Gunk of Low-Energy Living: toleration

  • Ellen hurt my feeling when she turned down my invitation.
  • I’m worried whether I’ll get the promotion at work.
  • My presentation needs to be absolutely perfect.
  • I’m so confused and really don’t know what to do.
  • I want to start my own business, but am afraid of failing.
  • Sue didn’t seem very pleased with my gift.

Are these just harmless, run-of-the-mill thoughts?

Well, they’re certainly common enough. In fact, you’ve probably found yourself thinking some variation of at least one of them.

But do you know what these thoughts all have in common—that make them not so harmless?

These thoughts feel bad

Thinking them doesn’t feel good. In fact, these thoughts feel kind of bad.

…hurt feelings …worry …perfectionism …confusion …failure …unmet expectations

These thoughts don’t feel so great because each is a thinking-related toleration.

There are 8 types of tolerations—things you’re reluctantly putting up with that create friction and drain energy.

Psychology-related tolerations are about what’s going on in your head—your thoughts. Limiting beliefs, false assumptions, and interpreting facts in ways that don’t serve you are classic examples of psychology-related tolerations.

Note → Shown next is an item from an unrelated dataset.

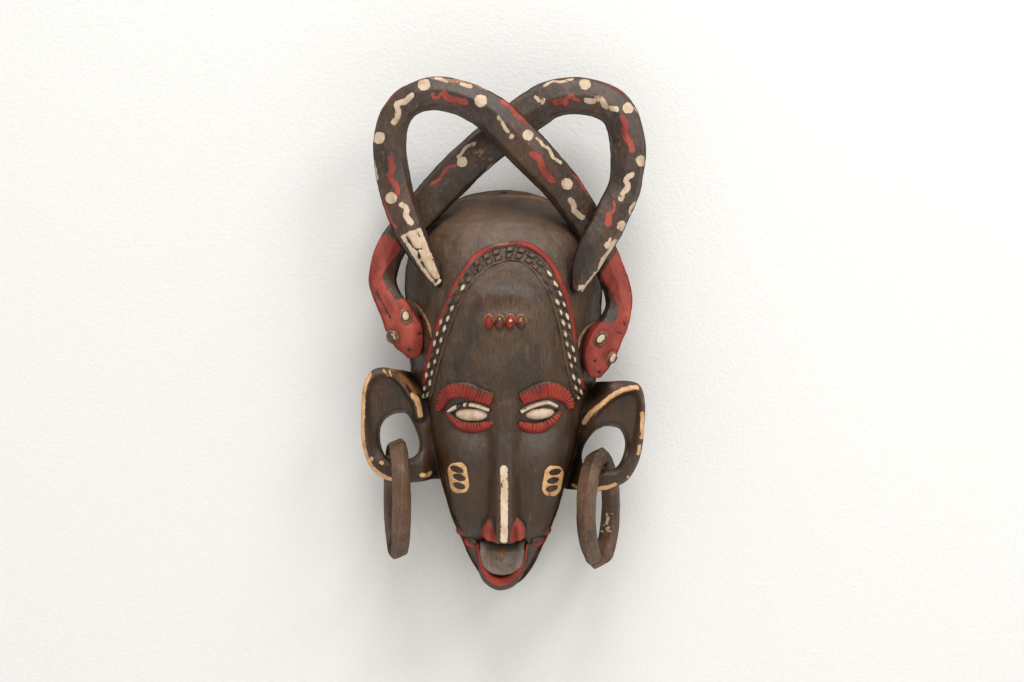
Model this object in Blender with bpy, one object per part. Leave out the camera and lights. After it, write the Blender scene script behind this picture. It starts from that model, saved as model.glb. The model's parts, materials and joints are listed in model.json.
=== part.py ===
"""Carved wooden wall mask: hollow face, two crossed serpents, pierced ears, loose ear rings.

Frame: the wall is the plane y = 0 and the face looks along -Y. +Z is up and +X is to the
right of someone looking at the mask. The origin is on the flat back rim, at its top.
Lengths below are in millimetres; the meshes are written in metres. "Depth" is -y.
"""

import math

import bmesh
import bpy
import numpy as np

MM = 0.001
GLUE_GAP = 0.3

# Skull and face shell
SKULL_TOP = 4.0
SKULL_BOTTOM = -345.0
SKULL_MIDDLE = (SKULL_TOP + SKULL_BOTTOM) / 2
SKULL_HALF_HEIGHT = (SKULL_TOP - SKULL_BOTTOM) / 2
WALL = 12.0
# Height, width scale of the outline, depth scale of the front
WIDTH_LEVELS = (-345, -307, -283, -247, -200, -165, -150, -100, -60, -30, -10, 4)
WIDTH_SCALES = (57, 56, 59, 62.4, 73, 81, 82.5, 94, 110, 126, 135, 140)
DEPTH_LEVELS = (-345, -250, -180, -100, 4)
DEPTH_SCALES = (100, 96, 90, 92, 92)
# The front is a dome whose section goes from round at the top to box-like at the chin
DOME_POWER = 2.5
CHIN_POWER = 8.0
CHIN_LEVEL = -0.7
DOME_EDGE = 0.45
RIM_POWER = 12
# Swellings and hollows of the face: height, then half-width and sharpness across, then level and
# half-height. Sockets and cheeks come in pairs, at a distance from the middle.
FOREHEAD = (20.0, 44.0, 4, -118.0, 48.0)
MOUTH = (14.0, 27.0, 4, -306.0, 12.0)
SOCKETS = (8.0, 28.0, 22.0, -197.0, 13.0)
CHEEKS = (4.0, 36.0, 16.0, -245.0, 28.0)
BLOCK_BACK = -5.0
MEAN_HALF_WIDTH = 60.0
MEAN_DEPTH = 80.0
SHELL_ANGLES = 60
SHELL_RINGS = 24
HOLLOW_RINGS = 10

# Hanging hole through the top of the skull
HOLE_RADIUS = 3.0
HOLE_DEPTH = 21.0
HOLE_ENDS = (12.0, -20.0)

# Face features: centre lines are (x, z) or (x, depth, z)
HAIR_BAND = ((-64, -173), (-60, -154), (-54, -132), (-47, -110), (-38, -90), (-28, -74), (-15, -62),
             (2, -56), (18, -58), (29, -66), (39, -80), (46, -94), (51, -111), (55, -132),
             (59, -154), (62, -173))
HAIR_BAND_HALF_WIDTH = 5.5
HAIR_BAND_LIFT = 4.0
SCARS = (-13.0, -3.2, 5.6, 15.2)
SCAR_LEVEL = -112.5
SCAR_RADII = (4.4, 4.5, 5.8)
BROWS = (((-54, -186), (-50, -176), (-37, -171.5), (-21, -174.5), (-8, -177)),
         ((55, -186), (51, -176), (38, -171), (24, -174), (13.5, -177)))
BROW_HALF_WIDTH = 6.5
BROW_LIFT = 5.0
# Section of a raised strip: place across it, and height above (shares of the lift) or below the face
STRIP_SECTION = ((-1.0, -7.0), (-1.0, 0.5), (-0.6, 1.0), (0.6, 1.0), (1.0, 0.5), (1.0, -7.0))
LIDS = (((-48, -192), (-40, -200), (-29, -203), (-16, -201), (-8, -197)),
        ((49, -190), (41, -199), (27, -203), (18, -201.5), (12, -197)))
LID_HALF_WIDTH = 4.0
EYES = ((-27.5, -190.5), (31.0, -190.0))
EYE_RADII = (13.0, 6.0, 4.2)
EYE_LIFT = 1.0
CHEEK_MARKS = ((-37.3, -244.5, 0.12), (41.7, -247.0, -0.12))
CHEEK_MARK_RADII = (8.8, 4.0, 14.5)
CHEEK_MARK_SINK = 1.0
# Nose sections: height, half-width at the ridge, half-width at the cheek, ridge depth
NOSE_SECTIONS = ((-188, 7, 10, 95), (-235, 7.5, 12, 104), (-284, 8, 14, 116), (-297, 7, 13, 117))
NOSE_ROOT = 70.0
NOSE_SHOULDER = 9.0
NOSE_ROUNDING = 1.5
NOSE_TOP_DEPTH = 85.0
NOSE_BASE_DEPTH = 95.0
NOSTRILS = (-13.0, 13.0)
NOSTRIL_LEVEL = -287.5
NOSTRIL_DEPTH = 103.0
NOSTRIL_RADII = (6.5, 9.0, 10.0)
# Bumps of the upper lip: x, depth, z and radius
LIP_BUMP_FLATNESS = (1.1, 1.0, 0.8)
LIP_BUMPS = ((-35, 73, -295, 6), (-26, 82, -303, 6.5), (26, 82, -302, 6.5), (35, 73, -295, 6))
LOWER_LIP = ((-24, 86, -302), (-21.5, 87, -314), (-15, 85, -326), (-2, 82, -334),
             (11, 85, -326), (19.5, 87, -314), (23, 86, -302))
LOWER_LIP_RADII = (4.5, 6.0)
TONGUE_CENTRE = (-1.0, 89.0, -305.0)
TONGUE_RADII = (19.5, 12.0, 23.0)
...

I’m willing to bet there’s friction in your life right now because of thoughts in your head.

Psychology-related tolerations

Tolerations related to your psychology might include:

  • taking things personally
  • worrying
  • believing things need to be perfect
  • not trusting your instincts
  • fear of failure holding you back
  • being disappointed when your expectations aren’t met

Hurt feelings

When your feelings are hurt because of a declined invitation, that’s a psychology-related toleration.

For your feelings to be hurt, you’re making the “no” mean something, such as Ellen doesn’t value our friendship.

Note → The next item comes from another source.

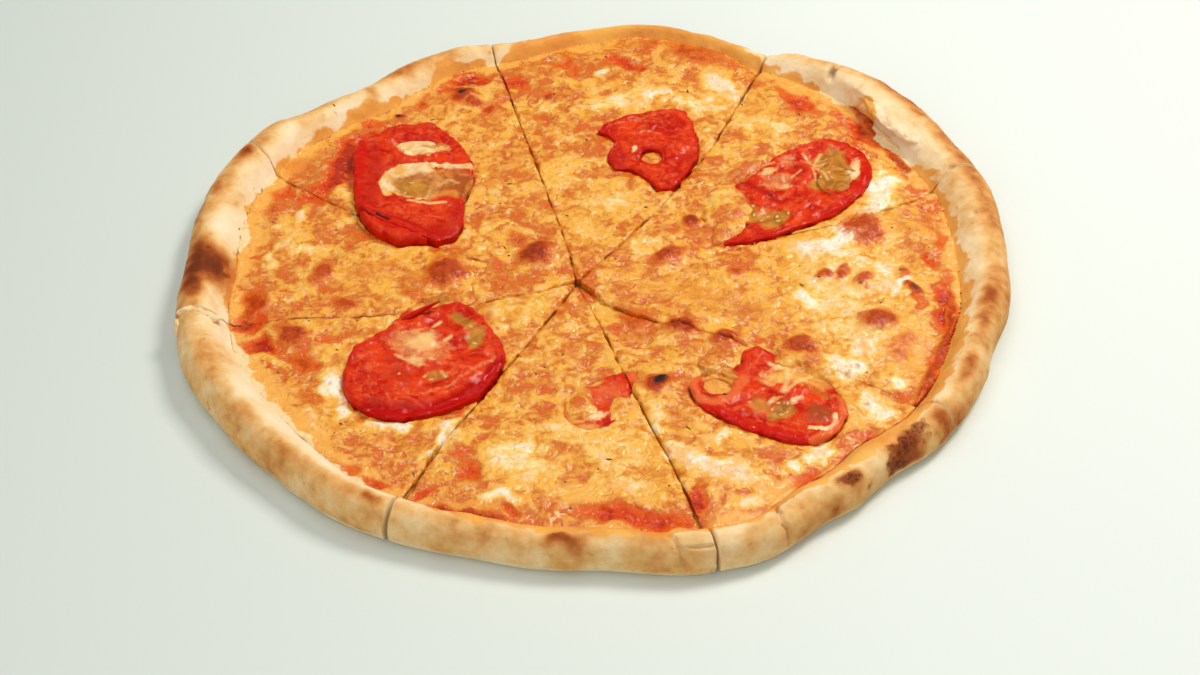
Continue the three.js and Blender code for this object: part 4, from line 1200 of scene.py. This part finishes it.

Now, imagine Ellen saying no to the same invitation. But this time your thought is: I’ll go to the Zentangle workshop on my own, which will give me a chance to meet some new people. This thought makes you feel empowered instead of hurt.

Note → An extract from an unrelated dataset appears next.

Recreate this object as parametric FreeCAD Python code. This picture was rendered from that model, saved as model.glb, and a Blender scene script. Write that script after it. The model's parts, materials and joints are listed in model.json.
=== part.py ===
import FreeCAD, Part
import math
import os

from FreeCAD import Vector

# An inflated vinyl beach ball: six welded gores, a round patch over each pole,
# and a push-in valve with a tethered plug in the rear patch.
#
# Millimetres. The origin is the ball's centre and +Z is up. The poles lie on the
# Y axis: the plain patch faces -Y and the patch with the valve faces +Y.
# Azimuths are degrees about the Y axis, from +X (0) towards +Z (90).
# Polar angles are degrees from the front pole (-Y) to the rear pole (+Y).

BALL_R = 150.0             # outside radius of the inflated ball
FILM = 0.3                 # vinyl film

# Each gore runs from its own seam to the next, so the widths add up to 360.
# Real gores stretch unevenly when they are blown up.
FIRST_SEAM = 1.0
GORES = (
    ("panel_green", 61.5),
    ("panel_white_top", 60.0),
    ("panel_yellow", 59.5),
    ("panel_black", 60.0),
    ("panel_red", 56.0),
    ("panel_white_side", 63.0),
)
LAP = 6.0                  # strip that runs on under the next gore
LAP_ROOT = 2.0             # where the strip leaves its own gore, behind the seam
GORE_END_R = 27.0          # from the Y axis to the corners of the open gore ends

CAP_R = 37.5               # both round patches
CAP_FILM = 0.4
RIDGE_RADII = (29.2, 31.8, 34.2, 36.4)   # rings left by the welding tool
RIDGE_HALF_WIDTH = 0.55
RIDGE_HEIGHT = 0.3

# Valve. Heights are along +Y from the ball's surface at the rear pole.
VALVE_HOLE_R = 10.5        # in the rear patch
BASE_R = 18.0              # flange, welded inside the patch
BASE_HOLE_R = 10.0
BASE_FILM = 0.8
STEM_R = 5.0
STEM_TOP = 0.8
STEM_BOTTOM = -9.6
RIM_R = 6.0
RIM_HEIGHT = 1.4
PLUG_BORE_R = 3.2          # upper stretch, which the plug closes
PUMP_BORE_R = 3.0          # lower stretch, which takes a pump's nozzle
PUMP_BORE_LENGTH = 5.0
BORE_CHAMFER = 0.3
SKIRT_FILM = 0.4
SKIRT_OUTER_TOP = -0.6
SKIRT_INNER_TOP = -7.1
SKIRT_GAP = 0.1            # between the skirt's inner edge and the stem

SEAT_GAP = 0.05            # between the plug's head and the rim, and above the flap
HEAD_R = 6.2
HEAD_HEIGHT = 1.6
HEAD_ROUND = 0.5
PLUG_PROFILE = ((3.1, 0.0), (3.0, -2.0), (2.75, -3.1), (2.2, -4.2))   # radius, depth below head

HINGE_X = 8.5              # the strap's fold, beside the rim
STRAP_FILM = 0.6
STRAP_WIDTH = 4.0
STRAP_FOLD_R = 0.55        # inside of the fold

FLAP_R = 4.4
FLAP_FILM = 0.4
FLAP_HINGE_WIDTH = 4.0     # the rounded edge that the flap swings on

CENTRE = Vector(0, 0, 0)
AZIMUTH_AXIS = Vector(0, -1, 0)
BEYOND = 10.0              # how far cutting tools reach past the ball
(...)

It’s the same exact “no” to your invitation. But the two thoughts feel entirely different. Hurt versus empowered. Feels bad versus feels good.

Worry

When you’re worried about not getting the promotion at work, that’s a psychology-related toleration. Worrying doesn’t feel good, and it’s a thought pattern that doesn’t change the outcome one way or the other.

Perfectionism

When perfection is the only acceptable standard for your upcoming presentation, that’s a psychology-related toleration. Does perfectionism feel good? No, it’s a ton of pressure bearing down, cutting you off from joy and creativity.

Confusion

When you indulge in confusion and don’t trust your instincts and intuition, that’s a psychology-related toleration. If you say I don’t know and I’m so confused enough times, you actually cut yourself off from the part of you that does know.

Fear of failure

When you let fear of failure keep you from trying new things and expanding your comfort zone, that’s a psychology-related toleration. The story you’re telling (aka: the thoughts you’re thinking) about what failure means is not serving you.

Unmet expectations

When people don’t live up to your expectations and you feel disappointed, that’s a psychology-related toleration. Having expectations about how other people should behave might feel good if everyone always did exactly what you wanted. But since that’s not the case, friction and frustration are inevitable.

Feelings follow thoughts

When it comes to psychology-related tolerations, it’s all about mastering your thinking.

Feelings follow thoughts, which means if you don’t like how a particular feeling feels, you need to think a different thought.

Start asking: Does this thought feel good?

  • If yes, keep thinking it.
  • If no, what thought would feel better?

The story of unreturned phone calls

Here’s an example: A client doesn’t return several of your phone calls. You think: They didn’t seem happy during the last account review. I’ll bet they’re taking their business to our competitor. Of course, this thought leaves you feeling worried and anxious. You make the unreturned phone calls mean the account is in jeopardy.

You return to this disempowering thought-feeling combo throughout the day, adding additional worry along the way: What will losing this account mean for my bonus? Will we still be able to go on vacation this year if I lose my biggest client?

Same scenario: A client fails to return your calls. Instead of thinking the sky is falling, you choose to believe they’re simply busy or out of the office. Unconcerned and self-assured, you go on with a very productive day. In fact, you’re feeling so resourceful and creative that you land a new account.

Manage your mind

If you don’t manage your mind, your thinking can be a significant source of tolerations.

Choose to think thoughts that feel good. Be deliberate about the story you want to tell.

Are you ready to master your psychology? What new, good-feeling thoughts will you think?